Is it beautiful? What to say to the child, how and why?

For most of us, we have all been confronted by at least one surprise question with children. Among all the questions that demonstrate their curiosity and desire to learn new things, we also find the ones whose purpose we don't really understand and don't really know what to answer.

Among those we find "is my drawing beautiful?" We find ourselves faced with this question a little clueless and we answer without thinking too much about it "Why yes! It is very nice, good job".

In reality, what are the repercussions of this answer and especially why does the child ask us this question? This is what we will discuss today in this article.

Why the "Do you like my picture" question?
When children ask this question, they are often trying to please the adult. Seeing the adults they like as idols, they want to make sure they like them and do things they will enjoy. This is a reassurance for them and a kind of approval that they are doing the right thing.

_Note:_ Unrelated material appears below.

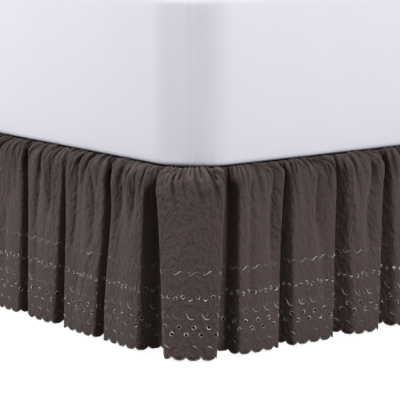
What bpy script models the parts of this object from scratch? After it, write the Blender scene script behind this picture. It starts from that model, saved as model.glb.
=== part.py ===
"""Gathered bed skirt with an eyelet border, hanging on a plain single bed.

Metres, +Z up. The origin is on the floor, under the middle of the whole object.
The foot of the bed faces -Y and its head +Y. The skirt hangs from a platform sheet
that lies between the foundation and the mattress. Its ruffle goes round both long
sides and the foot, in three widths of cloth that are joined in deep folds.

The ruffle ends where the round corners of the head begin. Distances along the
skirt's seam start at the head end of the left side (-X).
Depth is 0 at the seam and 1 at the hem.
"""
import itertools
import math
from collections import namedtuple

import bmesh
import bpy
import numpy as np

# bed: a single of 39 x 75 in
BED_WIDTH = 0.99
BED_LENGTH = 1.905
CORNER_RADIUS = 0.12
CORNER_STEPS = 8
PIECE_GAP = 0.0003

# heights above the floor
SEAM_HEIGHT = 0.3895
DROP = 0.381
HEM_HEIGHT = SEAM_HEIGHT - DROP

# platform sheet, foundation and mattress
PLATFORM_THICKNESS = 0.0015
FOUNDATION_HEIGHT = 0.203
FOUNDATION_INSET = 0.006
FOUNDATION_EDGE = 0.010
MATTRESS_HEIGHT = 0.356
MATTRESS_LIFT = 0.0045
MATTRESS_LIFT_INSET = 0.025
MATTRESS_LOW_EDGE = 0.003
MATTRESS_TOP_EDGE = 0.028

# legs, tapered to the floor
LEG_TOP_RADIUS = 0.032
LEG_FOOT_RADIUS = 0.022
LEG_SIDES = 12
LEG_X = 0.40
LEG_Y = (-0.82, 0.0, 0.82)

# ruffle cloth
CLOTH_THICKNESS = 0.0016
SEAM_OFFSET = PIECE_GAP + CLOTH_THICKNESS / 2
SEAM_CORNER_EASE = 0.0005
FOLD_FLOOR = 0.0022
FOLD_OPENS_IN = 0.008
TROUGH_WIDTH = 0.13
CROWN = 0.07
REACH_AT_SEAM = 0.82
WIDTHS_GAP = 0.0003

# share of a gap's width that is taken by the flank rising out of it, and by the one falling into it
RISE_SHARE = {"side": 0.44, "foot": 0.48}
FALL_SHARE = {"side": 0.36, "foot": 0.44}

# border: one repeat holds one scallop and one large eyelet
REPEAT = 0.030
SCALLOP_RISE = 0.0075
EYELET_ABOVE_HEM = 0.053
EYELET_SIZE = 0.0050
EYELET_BAND = (0.040, 0.066)
PLAIN_ROWS = (0.200, 0.350)
HEM_LIFT_IN_FOLD = 0.0025
CORNER_HEM_DROP = 0.0020
CORNER_HEM_SPREAD = 0.06

# Every row is one fold and the gap that follows it, going away from the corner.
# pitch: seam length of the fold. drift: how far the gap has moved on at the hem.
# gap_top, gap_hem: width of the gap. flat: width of its flat floor.
# reach: how far the fold stands out from the seam at the hem.
# trough, trough_at: depth and place of the soft trough that starts at the seam.
# bow: how far the gap swings towards the corner, most at a quarter of the drop.
Fold = namedtuple("Fold", "pitch drift gap_top gap_hem flat reach trough trough_at bow", defaults=(0.0,))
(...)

The answers with a repercussion opposite to the desired one
When we answer "yes, your drawing is very pretty", we have just put a label on his drawing and set a certain criterion of beauty. In the long run, this criterion of beauty could put barriers to the child during the path of their development. It could then be that they prevent themselves from trying new things for fear of becoming less good than before and that their self-esteem is affected.

Of course when we respond that he is beautiful, we give this response with love and support. However, this loving and supportive response could have the opposite effect.

Being told that their drawings are beautiful by adults that they like, the child could find themself in an environment of comparison and competition (my drawing is more beautiful than my friend's) and when they ask one of their friends and the friend answers that they don't like their drawing, the child could find themself in emotions of rejection and disappointment, which could then put a barrier between the drawing and the child in the future. This could lead to the child losing the desire to draw for fear of not being liked, because the drawing is now a part of them.

What to say to the child
Here is what we can say to the child. First, we can ask them about their drawing: "Do you like your drawing? What do you like best about your drawing? Explain your drawing to me?

Result: This question will allow the child to gain confidence, to find their own pride, will stimulate his language and will also develop their social skills.  

If we want to compliment the child's drawing, we can do so by adopting a simple technique of remark. We look at the colors they used, the shapes or the elements they could have tried that they had never tried before. For example, "Oh, I notice you used the color yellow, I think that's a color I don't usually use!" or even "I notice your little guy now has four fingers! It's the first time you've done fingers. Bravo!"

Result: We describe in words what we see which enriches the child's language, we help the child to find their pride, the child will be proud to have tried new things, they will be curious during new learning.

In conclusion
Child development can sometimes seem like a complicated thing, especially knowing that every child is unique. But one thing that never changes is the need to feel loved by the people they love. So, the suggestions offered in this article will help the child feel loved while promoting their self-esteem and development. It is also possible that our initial response may reappear at times, which is normal, as it is similar to a change of habit. With my group of children, it took me about a month to adopt this new behavior and sometimes I would answer yes to the child instantly. It was when I noticed this answer coming out of my mouth without even thinking about it that I would later ask the child what they thought of their drawing.

 Moral: give yourself time and if you still say yes, don't worry, it is possible to reverse that answer and return the question to the child.